Tells us all the things we should consider when interpreting the text
Read the whole text- see how it works in its whole
“harmoniously” does a lot of the work
Terms to know
“notwithstanding” (ignore other parts, the section takes precedent) vs “subject to” (opposite of notwithstanding)
“includes” (not exhaustive; there could be other things included) vs “means” (exhaustive; if it means A, B, and C, it cannot mean D)
Mandatory language (“shall”, “must”) vs permissive language (“may”)
“and” (have to satisfy all requirements; must do A, B, and C) vs “or” (have to satisfy one of multiple conditions; must do A, B, or C)
Interpretation Act- very explicit about language
Consolidation vs statutory citations
Consolidation tells us everything legally binding and everything on the books
Consolidative period is very starting point, means everything on books in written down
All statutory citations refer back to consolidative period and cite change
Every couple years in canada we take consolidation, clean it up and pass it as new, every revised change we refer to consolidation
1990, ontarios year of statutory consolidation
1985, federal statutory consolodation
Distinguishing revised statutes and annual statutes citations;
Consolidation will have an R, ex RSC; Revised statute of canada
Federal consolidation; 1985
Provincial consolidation; 1990
Jurisdiction; C for canada, O for ontario
Origin; if at federal level it says 1986 or onwards then year in citation is year of encatment, if at provincial level it says 1991 or onwards then then year in citation is year of encatment
Atlantic lottery decision;
tort law case
Individuals suing organization, interpreting a statute; CCC
Suing for damages
VLT vs 3 card monte
Criminal law;
Mens rea (guilty mind) vs actus rea (guilty act) all offences in criminal code have some aspect of both Has lots of asymetrys One asymmetry is presumption of innocence, crown must prove beyond a reasonable doubt in order to convict Source of law: criminal code of canada (statute); knowingly, but can be trumped by constitution, murder requires subjective foresight of death Two types of offences: indictibale and summary conviction; interpretation act says summary conviction unless otherwise stated, indictable are more serious, summary penalty; jail up to 6 months and fine up to $5,000 CCC has offences that are malum in se (natural law)(evil in themselves), ex murder, and malum prohibitum (positivism) (wrong because prohibited), ex water skiing at night- positivism vs natural law Statutory offences vs common law defences Canada has no felonies or misdeamenors Criminal interest rate; 60% Every criminal offence has to be stauatorily codified by parliament Contempt of court; when judges make offences with their own court, exception to rule abput offences, used to maintain order within courtroom Offences; no commonlaw only statutory, defences; commonlaw and statutory
Annual statutes
issued per year that contain all of the successful changes in parliament, changes make reference to the laws that are written in stone,
Consolidation
When we take the time to write out all the laws in the books, this is called consolidations or revised statutes, we consolidate and condense and pass all statutes as a giant blob, this tells us explicit laws in entirety and writes them all down word for word
Consolidation usually happens every couple decades, it is a time consuming and expensive process, army of lawyers go in and sift through all laws in the books but important for ironing out any wrinkles that exist in statutory law
When you write all laws in stone it is called consolidation or revised statutes, alternatively when we publish annually they are called the annual statutes and contain the statutory amendments passed by parliament for that given year, they write up new change and refer back to consolidation
“The Morality of Law”
Fuller’s response to Hart, who is a positivist; law has its own internal morality
E.g.
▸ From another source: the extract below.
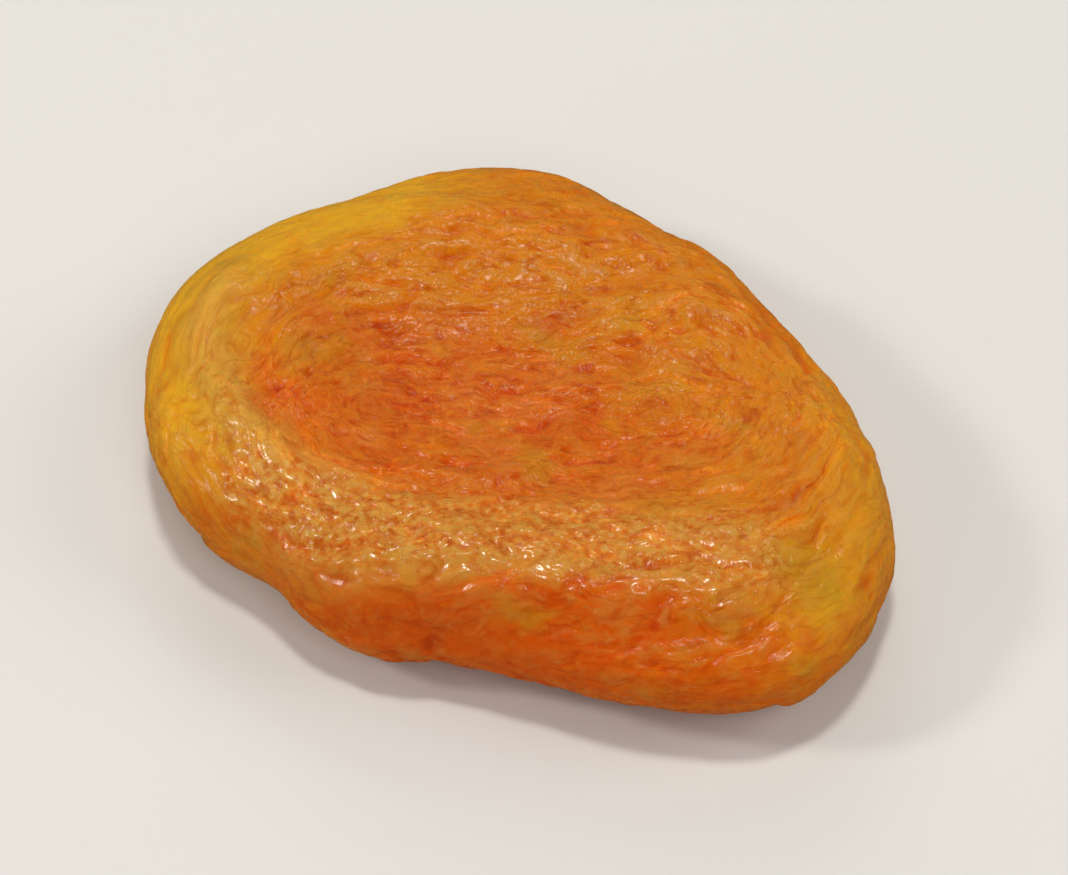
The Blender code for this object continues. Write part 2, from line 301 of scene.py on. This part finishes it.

King Rex- if Hart was right, then Rex would be successful in passing his laws, and would not fail, as he did; 8 ways to fail to make law
A failure to make any laws at all- all decisions on an ad hoc basis
A failure to make laws public
A failure to make law prospective
Failure of congruence b/w the law as announced and the law as administered
Law ensures our security by limiting some things, but the law also ensures our freedoms, allowing us to do things we want to do
Law as Coercion
“Law makes us do things we do not want to do”- Frederick Schauer 2015
Hart- “law often empowers rather than coerces”- it establishes a technology for people to exercise their freedom
E.g. making wills, creating corporations and partnerships, forming gov’ts
Loughlin- “law establishes the precondition for the conduct of politics”- if there was no law, there would be no politics
Types of Law
Conventional distinction- “public” versus “private”
Public law-
constitutional law, criminal law, administrative law, taxation law
Commonality- state is a party to the action
Private Law-
contract law, tort law, property law, family law, estate law, corporate law
Commonality- actions are b/w private citizens
Corporations can stand in the place of citizens/individuals
Distinction is misleading; e.g. classifying labour law
Public Dimensions of Private Law
“Private” law has a public political dimensions
Family Law- is it in the best interests of the child to be raised w/ the mother or father or both? What religion should the child be raised in?
Corporate Law- should a business be able to acquire another business purely for the purpose of putting it out of business? Are shareholders responsible for a corporation’s misdeeds?
Estate Law- can you dispose of your property upon your death in any way you choose, even if the criteri was racist and sexist?